» TASK INSTRUCTIONS
Write out all of the data without omission, exactly as shown.

» DATA BLOCK
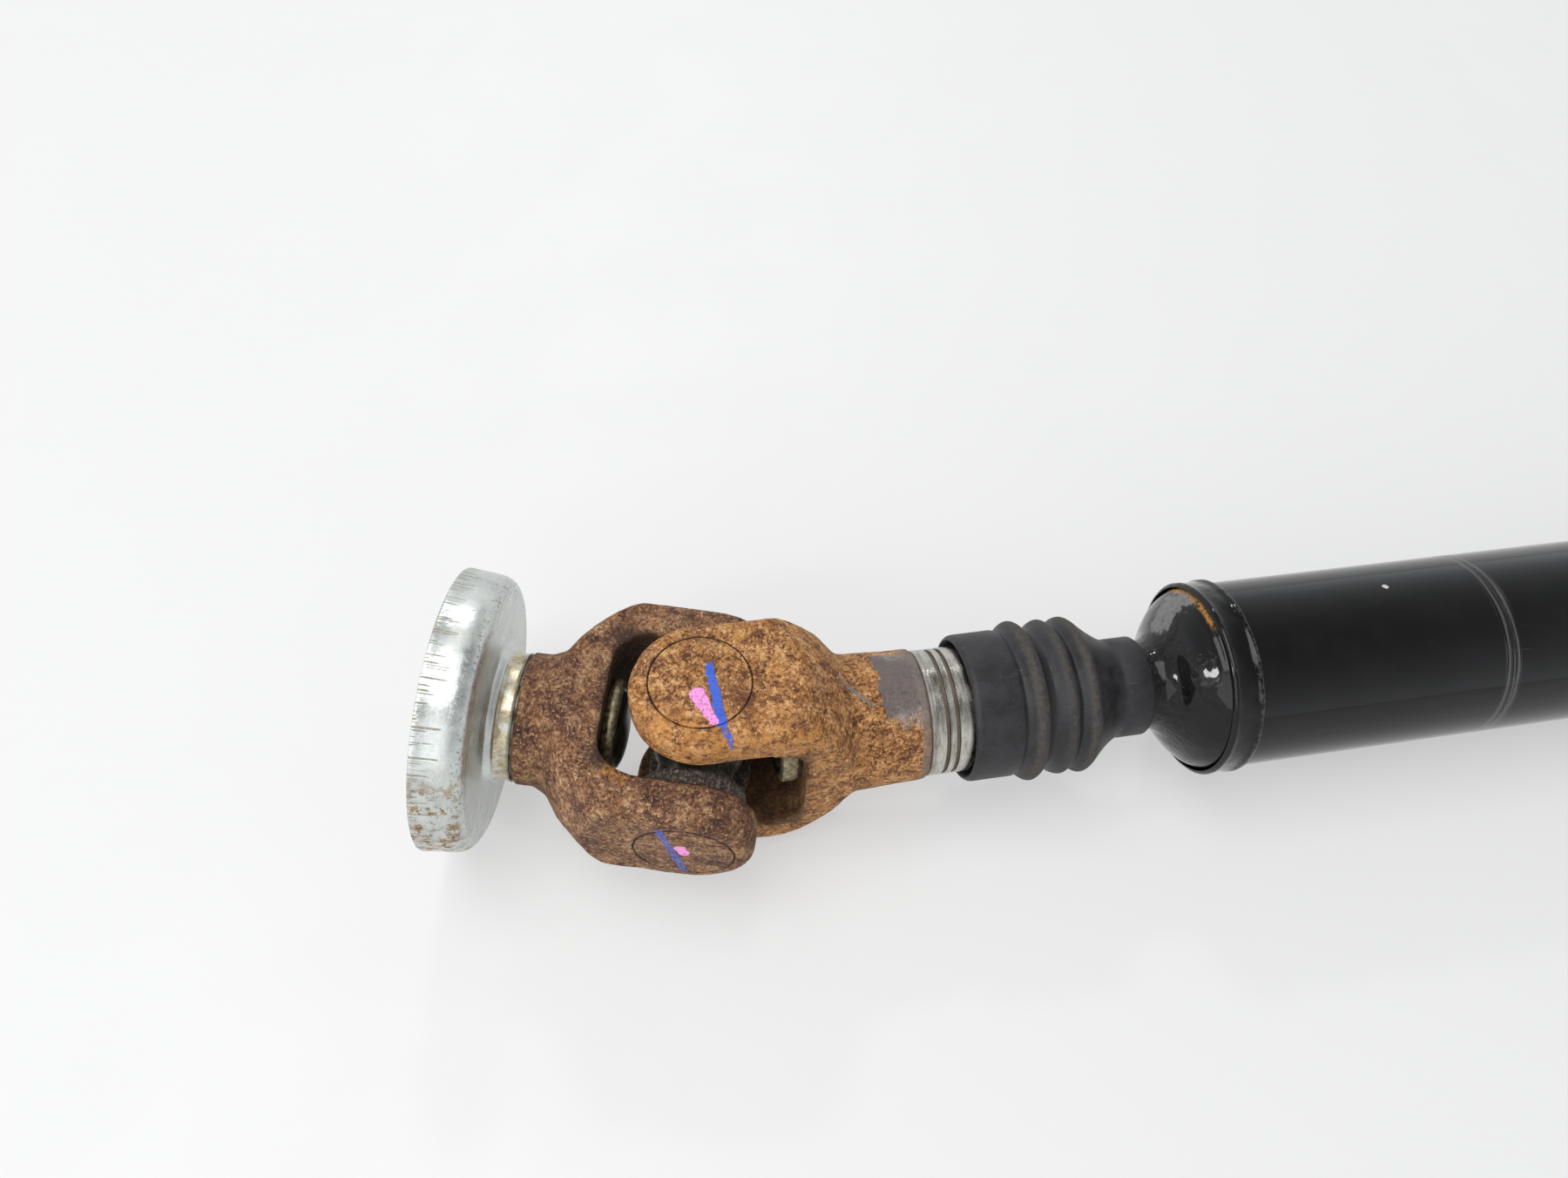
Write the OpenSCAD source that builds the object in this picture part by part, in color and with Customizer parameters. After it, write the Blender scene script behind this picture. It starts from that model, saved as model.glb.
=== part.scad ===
// Universal joint shaft: front propeller shaft of a four wheel drive car.
// A splined plug yoke with a pressed dust cap, a cross joint, a slip yoke on
// a splined stub under a rubber boot, a welded tube, a second cross joint and
// a flange yoke.  X runs along the tube, Z is up, millimetres.  The origin is
// the centre of the flange face.  The near joint is stored bent, as it lies.

/* [Layout] */
// distance between the two joint centres
joint_span = 600; // [450:1:900]
// near joint bend to the side
bend_side = 15.2; // [0:0.1:18]
// near joint bend upward
bend_up = 3.4; // [0:0.1:18]
// greatest bend of a joint about either pin
bend_limit = 18; // [10:1:20]

/* [Joint] */
// distance from joint centre to the outer ear face
ear_face = 30.6; // [28:0.1:34]
// distance from joint centre to the inner ear face
ear_inner = 19.4; // [17:0.1:21]
// outer radius of a bearing cup
cup_r = 12.42; // [11:0.01:14]
// length of a bearing cup
cup_len = 15.0; // [12:0.1:20]
// thickness of the cup end
cup_floor = 2.4; // [1.5:0.1:4]
// radius of a cross pin
pin_r = 7.6; // [6:0.1:9]
// radius of one needle roller
needle_r = 1.15; // [0.8:0.05:1.5]
// number of needle rollers in a cup
needle_count = 18; // [12:1:24]
// distance from joint centre to the fork base
fork_base = 24.6; // [23:0.1:30]

/* [Plug yoke] */
// radius of the plug yoke barrel
plug_barrel_r = 17.0; // [15:0.1:19]
// where the dust cap collar starts
collar_start = 45.7; // [44:0.1:50]
// radius of the seat under the collar
collar_seat_r = 15.4; // [14:0.1:16]
// end of the plug yoke barrel
plug_end = 61.0; // [55:0.5:75]
// radius of the plain lead-in bore
plug_lead_r = 13.0; // [11:0.1:14]
// length of the plain lead-in bore
plug_lead_len = 7; // [5:0.5:12]

/* [Dust cap] */
// outer radius of the cap rim
cap_r = 36.4; // [30:0.1:40]
// sheet thickness of the cap
cap_wall = 1.2; // [0.8:0.1:2]
// position of the flat annulus
cap_back = 52.3; // [50:0.1:56]
// position of the open rim
cap_rim = 64.7; // [60:0.1:70]

/* [Slip joint] */
// radius of the slip yoke barrel
slip_barrel_r = 17.35; // [16:0.05:19]
// end of the rough barrel and start of the machined part
ring_start = 57.2; // [54:0.1:62]
// radius of the machined part
ring_r = 16.65; // [15:0.05:18]
// end of the machined part, inside the boot
slip_end = 87.5; // [75:0.5:90]
// number of spline teeth
spline_teeth = 20; // [12:1:30]
// spline root radius on the stub
spline_root_r = 10.9; // [9:0.1:12]
// spline tip radius on the stub
spline_tip_r = 12.3; // [10:0.1:13]
// spline running clearance
spline_gap = 0.08; // [0.03:0.01:0.1]
// inner end of the splined stub
stub_tip = 40; // [36:0.5:50]

/* [Boot and tube] */
// radius of the tube
tube_r = 25.4; // [20:0.1:32]
// wall of the tube
tube_wall = 1.8; // [1.4:0.1:3]
// plane of the front weld
weld_front = 138.4; // [130:0.1:150]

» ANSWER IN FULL
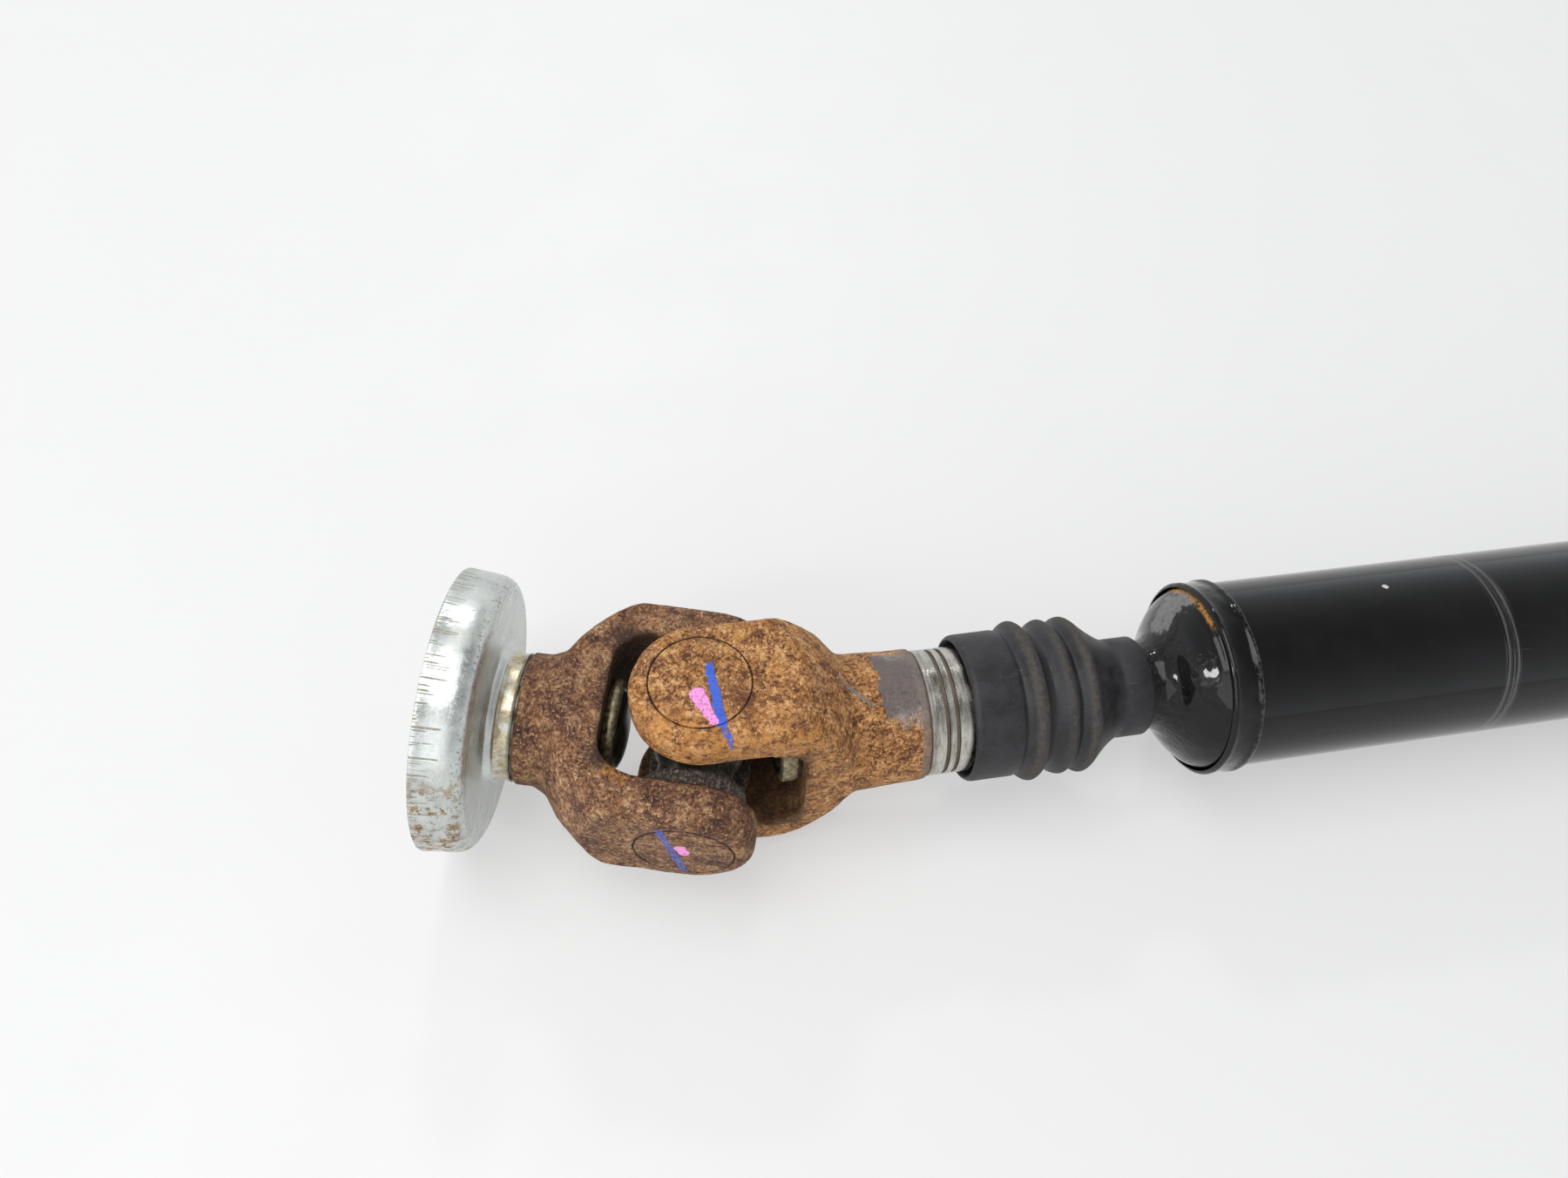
Write the OpenSCAD source that builds the object in this picture part by part, in color and with Customizer parameters. After it, write the Blender scene script behind this picture. It starts from that model, saved as model.glb.
=== part.scad ===
// Universal joint shaft: front propeller shaft of a four wheel drive car.
// A splined plug yoke with a pressed dust cap, a cross joint, a slip yoke on
// a splined stub under a rubber boot, a welded tube, a second cross joint and
// a flange yoke.  X runs along the tube, Z is up, millimetres.  The origin is
// the centre of the flange face.  The near joint is stored bent, as it lies.

/* [Layout] */
// distance between the two joint centres
joint_span = 600; // [450:1:900]
// near joint bend to the side
bend_side = 15.2; // [0:0.1:18]
// near joint bend upward
bend_up = 3.4; // [0:0.1:18]
// greatest bend of a joint about either pin
bend_limit = 18; // [10:1:20]

/* [Joint] */
// distance from joint centre to the outer ear face
ear_face = 30.6; // [28:0.1:34]
// distance from joint centre to the inner ear face
ear_inner = 19.4; // [17:0.1:21]
// outer radius of a bearing cup
cup_r = 12.42; // [11:0.01:14]
// length of a bearing cup
cup_len = 15.0; // [12:0.1:20]
// thickness of the cup end
cup_floor = 2.4; // [1.5:0.1:4]
// radius of a cross pin
pin_r = 7.6; // [6:0.1:9]
// radius of one needle roller
needle_r = 1.15; // [0.8:0.05:1.5]
// number of needle rollers in a cup
needle_count = 18; // [12:1:24]
// distance from joint centre to the fork base
fork_base = 24.6; // [23:0.1:30]

/* [Plug yoke] */
// radius of the plug yoke barrel
plug_barrel_r = 17.0; // [15:0.1:19]
// where the dust cap collar starts
collar_start = 45.7; // [44:0.1:50]
// radius of the seat under the collar
collar_seat_r = 15.4; // [14:0.1:16]
// end of the plug yoke barrel
plug_end = 61.0; // [55:0.5:75]
// radius of the plain lead-in bore
plug_lead_r = 13.0; // [11:0.1:14]
// length of the plain lead-in bore
plug_lead_len = 7; // [5:0.5:12]

/* [Dust cap] */
// outer radius of the cap rim
cap_r = 36.4; // [30:0.1:40]
// sheet thickness of the cap
cap_wall = 1.2; // [0.8:0.1:2]
// position of the flat annulus
cap_back = 52.3; // [50:0.1:56]
// position of the open rim
cap_rim = 64.7; // [60:0.1:70]

/* [Slip joint] */
// radius of the slip yoke barrel
slip_barrel_r = 17.35; // [16:0.05:19]
// end of the rough barrel and start of the machined part
ring_start = 57.2; // [54:0.1:62]
// radius of the machined part
ring_r = 16.65; // [15:0.05:18]
// end of the machined part, inside the boot
slip_end = 87.5; // [75:0.5:90]
// number of spline teeth
spline_teeth = 20; // [12:1:30]
// spline root radius on the stub
spline_root_r = 10.9; // [9:0.1:12]
// spline tip radius on the stub
spline_tip_r = 12.3; // [10:0.1:13]
// spline running clearance
spline_gap = 0.08; // [0.03:0.01:0.1]
// inner end of the splined stub
stub_tip = 40; // [36:0.5:50]

/* [Boot and tube] */
// radius of the tube
tube_r = 25.4; // [20:0.1:32]
// wall of the tube
tube_wall = 1.8; // [1.4:0.1:3]
// plane of the front weld
weld_front = 138.4; // [130:0.1:150]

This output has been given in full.